La IEA, o Agenzia Internazionale dell’Energia, ha calcolato che l’Europa costruirà 23 GW di nuovo eolico nel corso del periodo 2024-2028, sulla base delle azioni previste dal pacchetto UE sull’energia eolica. Ma tra i paesi europei ci sono differenze sostanziali circa l’attuazione, con nazioni più virtuose di altre.

Il podio va senza dubbio alla Germania, responsabile del maggior numero di nuove capacità eoliche, seguita da Paesi Bassi e Svezia. In particolare, ai Paesi Bassi va il merito di aver costruito il più nuovo parco eolico offshore, l’Hollandse Kust Zuid, da 1,5 GW, per ora il più grande del mondo.

La mappa dell’eolico sorride anche a Spagna, Danimarca e, fuori UE, anche Regno Unito, ma vede alcuni paesi arrancare per quanto riguarda la transizione alle rinnovabili. L’idea di Pawel Czyzac, del tink tank Ember, l’ex Euronews Green, è che sia necessario considerare alcune criticità legate al tema dello sviluppo energetico sostenibile.

Ci sono paesi, come ad esempio la Lettonia, con un elevato potenziale legato all’energia eolica, ma poche capacità di tramutare gli obiettivi in qualcosa di reale. Lo stesso vale per Bulgaria, Romania, Repubblica Ceca, da supportare con piani e investimenti per raggiungere una migliore efficienza in questo campo.
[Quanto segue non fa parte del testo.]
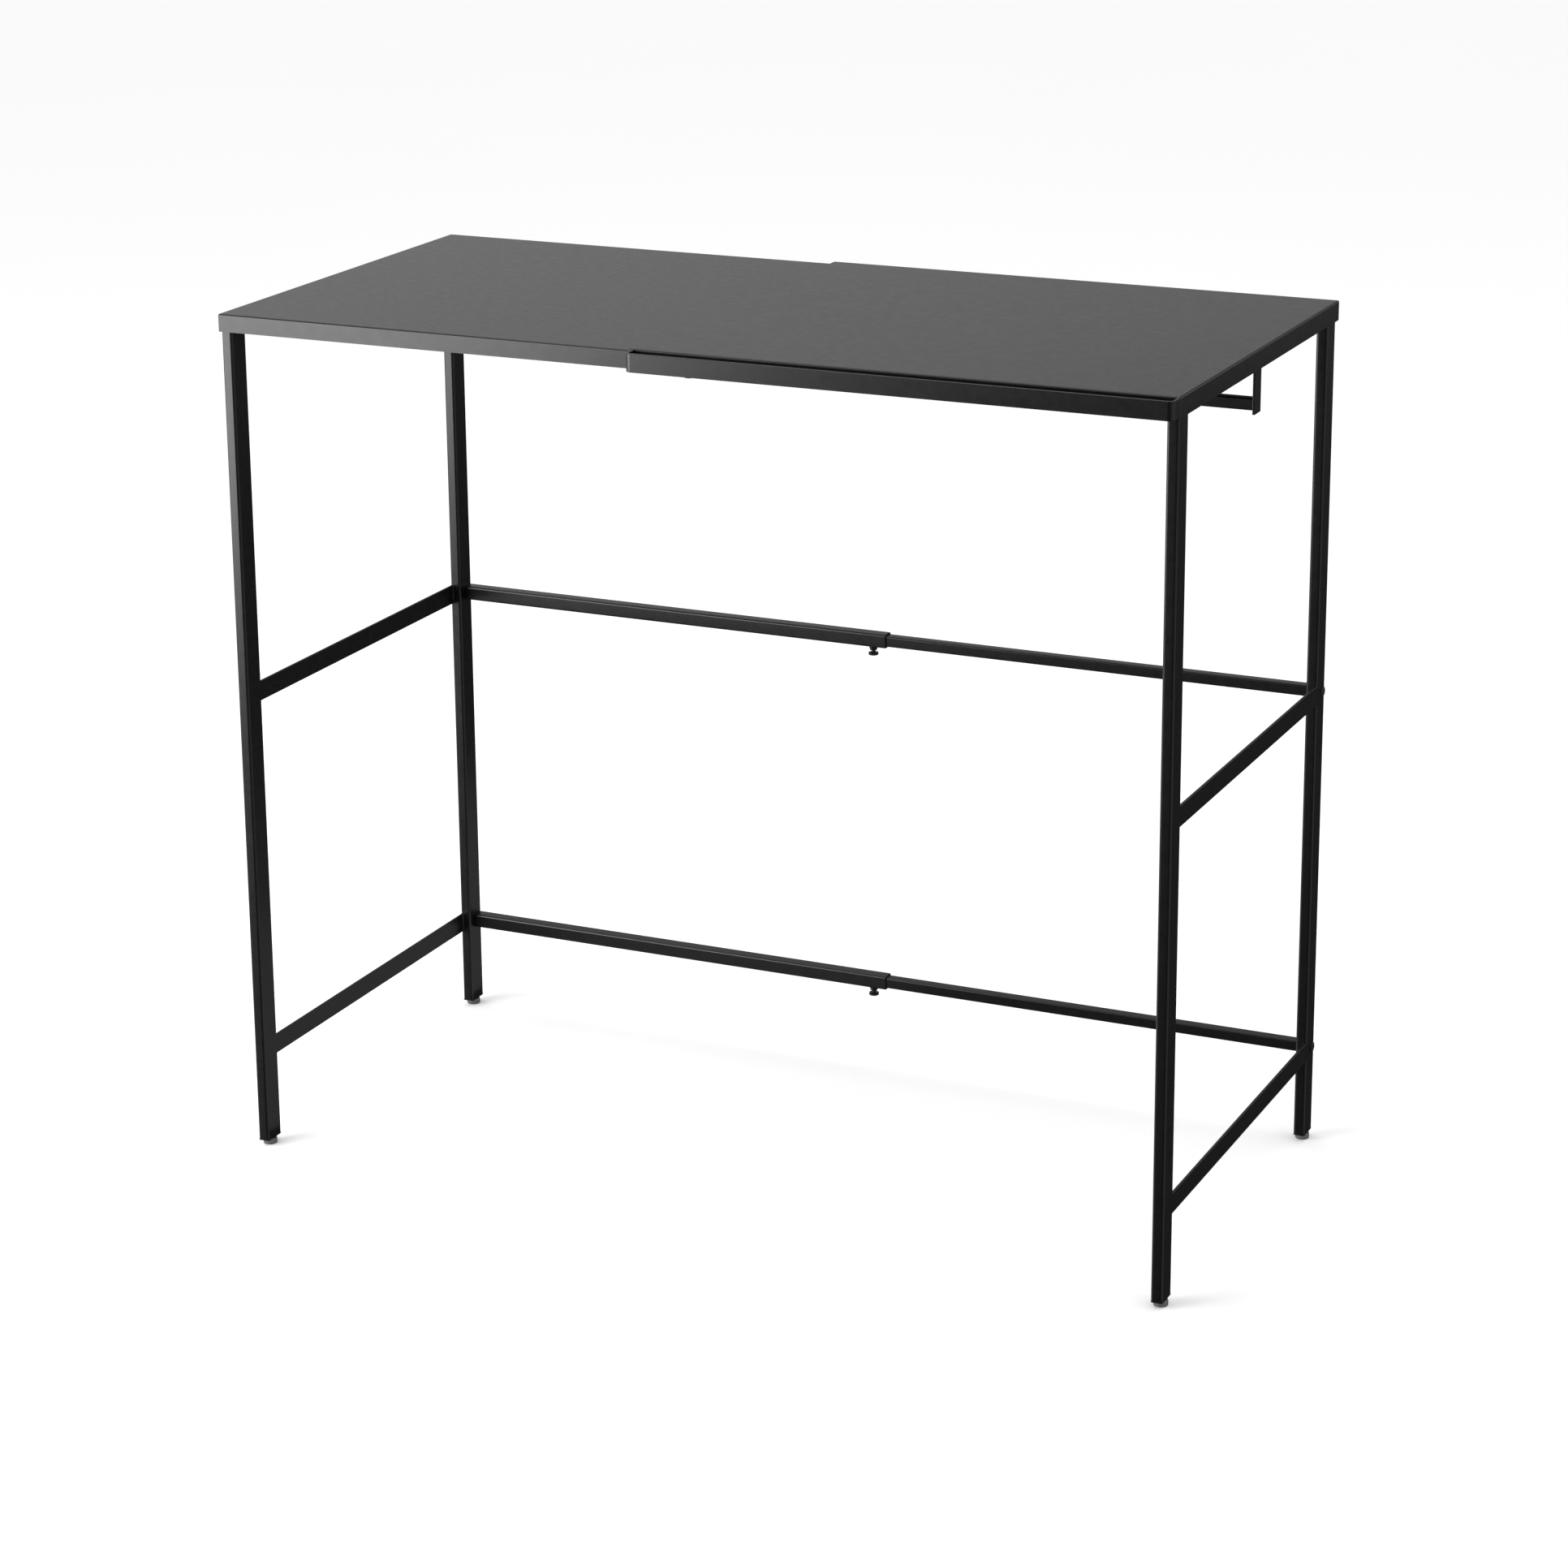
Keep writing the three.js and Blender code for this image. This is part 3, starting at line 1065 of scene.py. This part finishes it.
@dataclass
class RailFixings:
    """The bolts through the back legs and the blocks inside the rails."""

    wardrobe: Wardrobe
    head: float = 5.0 * MM
    head_height: float = 1.7 * MM
    rim: float = 0.35 * MM
    dome_steps: int = 6
    sides: int = 32
    eased: float = 0.08 * MM
    shank: float = 2.25 * MM
    socket: float = 1.75 * MM
    socket_depth: float = 1.2 * MM

    def bolt(self, length: float) -> Object:
        """Makes the pattern bolt, its low domed head at -X.

        Args:
            length: Its whole length.

        Returns:
            The bolt, its head's underside at the origin.
        """
        rise = self.head_height - self.rim
        turns = [math.radians(90 / self.dome_steps * i) for i in range(self.dome_steps + 1)]
        dome = [(self.head * math.sin(a), -self.rim - rise * math.cos(a)) for a in turns]
        tip = length - self.head_height
        profile = [*dome, (self.head, 0.0), (self.shank, 0.0), (self.shank, tip), (0.0, tip)]
        bolt = turned("rail_bolt_pattern", profile, self.sides)
        bpy.ops.object.select_all(action="DESELECT")
        bpy.ops.mesh.primitive_cylinder_add(
            vertices=6, radius=self.socket, depth=2 * self.socket_depth,
            location=(0, 0, -self.head_height),
        )
        key = bpy.context.active_object
        finish_modifier(bolt, "BOOLEAN", object=key, operation="DIFFERENCE", solver="EXACT")
        discard(key)
        ease_edges(bolt, self.eased, 1)
        smooth(bolt, SHARP_TURN)
        return place(bolt, Vector(), Matrix.Rotation(math.pi / 2, 4, "Y"))

    def build(self) -> None:
        """Makes one bolt, copies it to each leg, and dresses the blocks."""
        low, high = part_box("rail_bolt_back_mid_left")
        pattern = self.bolt(high.x - low.x)
        for side in Side:
            for level in ("mid", "low"):
                node = f"rail_bolt_back_{level}_{side.value}"
                low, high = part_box(node)
                x = low.x + self.head_height if side is Side.LEFT else high.x - self.head_height
                spot = Vector((x, (low.y + high.y) / 2, (low.z + high.z) / 2))
                turn = Matrix.Rotation(0.0 if side is Side.LEFT else math.pi, 4, "Z")
                twin = place(copy_of(pattern, f"{node}_domed"), spot, turn)
                self.wardrobe.hand_over(twin, side.body, Slot.FASTENER, node)
                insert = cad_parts[f"rail_insert_back_{level}_{side.value}"]
                self.wardrobe.dress(insert, Slot.INSERT)
        discard(pattern)


@dataclass
class Feet:
    """The screw-in feet under the legs."""

    wardrobe: Wardrobe
    radius: float = 7.0 * MM
    height: float = 6.0 * MM
    hollow: float = 0.5 * MM  # how deep the sole is hollowed
    # In millimetres: inwards from the rim with up from the floor, or down from the top.
    sole: Profile = ((1.9, 0.0), (0.9, 0.0), (0.35, 0.2), (0.05, 0.7), (0.0, 1.4))
    shoulder: Profile = ((0.1, 1.0), (0.35, 0.3), (1.0, 0.0))
    sole_edge: float = 2.4 * MM
    stud: float = 2.5 * MM
    tip: float = 0.5 * MM
    thread: float = 0.2 * MM
    pitch: float = 0.9 * MM

    def foot(self, length: float) -> Object:
        """Makes the pattern foot: a round pad with a threaded stud.

        Args:
            length: Its whole height.

        Returns:
            The foot, standing at the origin.
        """
        rim, top = self.radius, self.height
        profile = [(0.0, self.hollow), (rim - self.sole_edge, self.hollow)]
        profile += [(rim - inwards * MM, up * MM) for inwards, up in self.sole]
        profile += [(rim - inwards * MM, top - down * MM) for inwards, down in self.shoulder]
        thread = thread_rings(self.stud, self.thread, self.pitch, top, length)
        profile += [(self.stud, top), *thread, (self.stud - self.tip, length), (0.0, length)]
        foot = turned("foot_pattern", profile)
        smooth(foot, SHARP_TURN)
        return foot

    def build(self) -> None:
        """Makes one foot and copies it to each leg."""
        low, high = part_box("foot_front_left")
        pattern = self.foot(high.z - low.z)
        for side in Side:
            for end in ("front", "back"):
                node = f"foot_{end}_{side.value}"
                low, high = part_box(node)
                spot = centred(low, high, low.z)
                twin = place(copy_of(pattern, f"{node}_moulded"), spot)
                self.wardrobe.hand_over(twin, node, Slot.FOOT, node)
        discard(pattern)


# ---- Studio ---------------------------------------------------------------------


@dataclass(frozen=True)
class Softbox:
    """One large soft light, aimed at a point."""

    name: str
    spot: Vector
    aim: Vector
    width: float
    height: float
    glow: float  # how bright its face is

    def hang(self) -> None:
        """Adds the light."""
        lamp = bpy.data.lights.new(self.name, "AREA")
        lamp.shape = "RECTANGLE"
        lamp.size, lamp.size_y = self.width, self.height
        lamp.energy = self.glow * math.pi * self.width * self.height
        light = bpy.data.objects.new(self.name, lamp)
        facing = (self.aim - self.spot).to_track_quat("-Z", "Y")
        light.matrix_world = Matrix.Translation(self.spot) @ facing.to_matrix().to_4x4()
        light.visible_camera = False
        bpy.context.scene.collection.objects.link(light)


@dataclass
class Studio:
    """Pale floor, pale surround, soft lights and the camera."""

    eye: Vector = field(default_factory=lambda: Vector((1.5897, -3.4503, 1.6130)))
    yaw: float = 24.65
    pitch: float = 16.023
    roll: float = -0.456
    lens: float = 93.68
    sensor: float = 36.0
    shift: float = -0.09
    floor_size: float = 40.0
    floor_tones: tuple[Colour, Colour] = ((0.96, 0.96, 0.96), (0.98, 0.98, 0.98))
    floor_clouds: float = 0.7  # a metre
    floor_rough: float = 0.9

    def camera(self) -> None:
        """Adds the camera and makes it the scene's."""
        yaw, pitch, roll = (math.radians(a) for a in (self.yaw, self.pitch, self.roll))
        ahead = Vector((-math.sin(yaw) * math.cos(pitch), math.cos(yaw) * math.cos(pitch),
                        -math.sin(pitch)))
        level = Vector((math.cos(yaw), math.sin(yaw), 0.0))
        above = level.cross(ahead)
        right = level * math.cos(roll) + above * math.sin(roll)
        up = above * math.cos(roll) - level * math.sin(roll)
        data = bpy.data.cameras.new("studio_camera")
        data.lens, data.sensor_width, data.shift_y = self.lens, self.sensor, self.shift
        data.clip_start, data.clip_end = 0.05, 100.0
        camera = bpy.data.objects.new("studio_camera", data)
        turn = Matrix((right, up, -ahead)).transposed().to_4x4()
        camera.matrix_world = Matrix.Translation(self.eye) @ turn
        bpy.context.scene.collection.objects.link(camera)
        bpy.context.scene.camera = camera

    def floor(self) -> None:
        """Lays the pale floor, which the gloss on the table doesn't mirror."""
        bpy.ops.object.select_all(action="DESELECT")
        bpy.ops.mesh.primitive_plane_add(size=self.floor_size)
        floor = bpy.context.active_object
        floor.name = "studio_floor"
        material = bpy.data.materials.new("pale_floor")
        material.use_nodes = True
        tree = material.node_tree
        shader = tree.nodes["Principled BSDF"]
        coords = tree.nodes.new("ShaderNodeTexCoord").outputs["Object"]
        cloudy = noise_node(tree, coords, self.floor_clouds, 3.0)
        colour = Finish.mix(tree, cloudy, *self.floor_tones)
        link(tree, colour, shader.inputs["Base Color"])
        shader.inputs["Roughness"].default_value = self.floor_rough
        floor.data.materials.append(material)
        floor.visible_glossy = False

    def surround(self) -> None:
        """Makes the pale surround.

        It is plain white to the eye. Gloss mirrors soft boards instead, placed by the
        direction that it looks in: a bright band above the horizon that dims to the
        right, a dome overhead, a flank on each side, and a bounce low on the left.
        """
        world = bpy.data.worlds.new("studio_surround")
        bpy.context.scene.world = world
        world.use_nodes = True
        tree = world.node_tree
        out = tree.nodes["World Output"]
        seen = tree.nodes["Background"]
        seen.inputs["Color"].default_value = WHITE
        seen.inputs["Strength"].default_value = 1.0
        lit = tree.nodes.new("ShaderNodeBackground")
        coords = tree.nodes.new("ShaderNodeTexCoord").outputs["Generated"]
        parts = tree.nodes.new("ShaderNodeSeparateXYZ")
        link(tree, coords, parts.inputs[0])
        side, height = parts.outputs["X"], parts.outputs["Z"]
        rise = range_node(tree, height, (-0.12, 0.19), (0.0, 1.0))
        fall = range_node(tree, height, (0.23, 0.32), (1.0, 0.2))
        across = range_node(tree, side, (-0.55, -0.05), (1.0, 0.42))
        band = math_node(tree, "MULTIPLY", math_node(tree, "MULTIPLY", rise, fall), across)
        dome = range_node(tree, height, (0.45, 0.75), (0.05, 0.8))
        sideways = math_node(tree, "ABSOLUTE", side, 0.0)
        flanks = range_node(tree, sideways, (0.62, 0.82), (0.0, 0.5))
        below = range_node(tree, height, (0.0, -0.15), (0.0, 1.0))
        leftward = range_node(tree, side, (-0.30, -0.52), (0.0, 0.28))
        bounce = math_node(tree, "MULTIPLY", below, leftward)
        glow = math_node(tree, "ADD", math_node(tree, "ADD", band, dome), flanks)
        glow = math_node(tree, "ADD", glow, bounce)
        link(tree, glow, lit.inputs["Strength"])
        rays = tree.nodes.new("ShaderNodeLightPath")
        choose = tree.nodes.new("ShaderNodeMixShader")
        link(tree, rays.outputs["Is Glossy Ray"], choose.inputs[0])
        link(tree, seen.outputs[0], choose.inputs[1])
        link(tree, lit.outputs[0], choose.inputs[2])
        link(tree, choose.outputs[0], out.inputs["Surface"])

    @staticmethod
    def lights() -> None:
        """Hangs the soft lights: the main one, two fills, and a low one facing up."""
        table = Vector((0.0, 0.0, 0.5))
        low = Vector((-0.255, 0.35, 0.01))
        above_low = low + Vector((0.0, 0.0, 1.0))
        for light in (
            Softbox("front_left_softbox", Vector((-1.75, -1.75, 0.9)), table, 1.8, 1.7, 6.7),
            Softbox("overhead_softbox", Vector((0.0, 0.0, 3.2)), table, 3.0, 3.0, 0.8),
            Softbox("back_right_softbox", Vector((2.6, 3.2, 1.0)), table, 1.8, 1.8, 0.5),
            Softbox("floor_bounce", low, above_low, 0.41, 1.1, 0.2),
        ):
            light.hang()

    def build(self) -> None:
        """Sets up the whole studio."""
        self.camera()
        self.floor()
        self.surround()
        self.lights()
        bpy.context.scene.view_settings.view_transform = "Standard"


def main() -> None:
    """Builds and dresses the table, in order."""
    logging.basicConfig(level=logging.INFO, format="%(name)s: %(message)s")
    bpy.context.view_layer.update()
    Studio().build()
    wardrobe = Wardrobe()
    TopPanels(wardrobe).build()
    HookBar(wardrobe).build()
    for side in Side:
        EndFrame(side, wardrobe).build()
    TelescopingRails(wardrobe).build()
    ThumbScrews(wardrobe).build()
    RailFixings(wardrobe).build()
    Feet(wardrobe).build()


if __name__ == "__main__":
    main()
Gli obiettivi 2030 dell’UE destinati ad essere irraggiungibili

La quasi certezza di WindEurope è che l’UE non sia in grado di tenere fede agli obiettivi fissati per il 2030, visto che i famosi 30 GW annuali in più, da qui a sei anni, sembrano impossibili. Per sfruttare il potenziale dell’energia eolica, i paesi dell’UE, anche quelli primi della classe, devono affrontare sfide a lungo termine.

Ne è un esempio quella che riguarda le modalità di sostituzione e smaltimento delle vecchie turbine con le nuove, una volta che le prime giungeranno al termine della loro vita. Ma i paesi europei devono anche investire nelle loro reti elettriche per evitare che le energie rinnovabili vadano disperse.

Il repowering delle turbine eoliche e i sistemi elettrici non ancora “corazzati” per rispondere alle esigenze di gestione e accumulo, non sono i soli limiti. Per la creazione di parchi onshore servono anche delle autorizzazioni specifiche e, cosa non da meno, anche il benestare dell’opinione pubblica locale, spesso contraria a lavori mastodontici e invasivi.

Se però l’Europa vuole ridurre la sua dipendenza dai combustibili fossili, le realizzazioni di parchi offshore, in ambiente marino lontano chilometri dai centri abitati, non bastano. Il che significa o trovare giuste soluzioni o, come immaginato in modo realistico dagli esperti, dimenticarsi i 425 GW necessari per rispettare gli obiettivi 2030 di energia rinnovabile.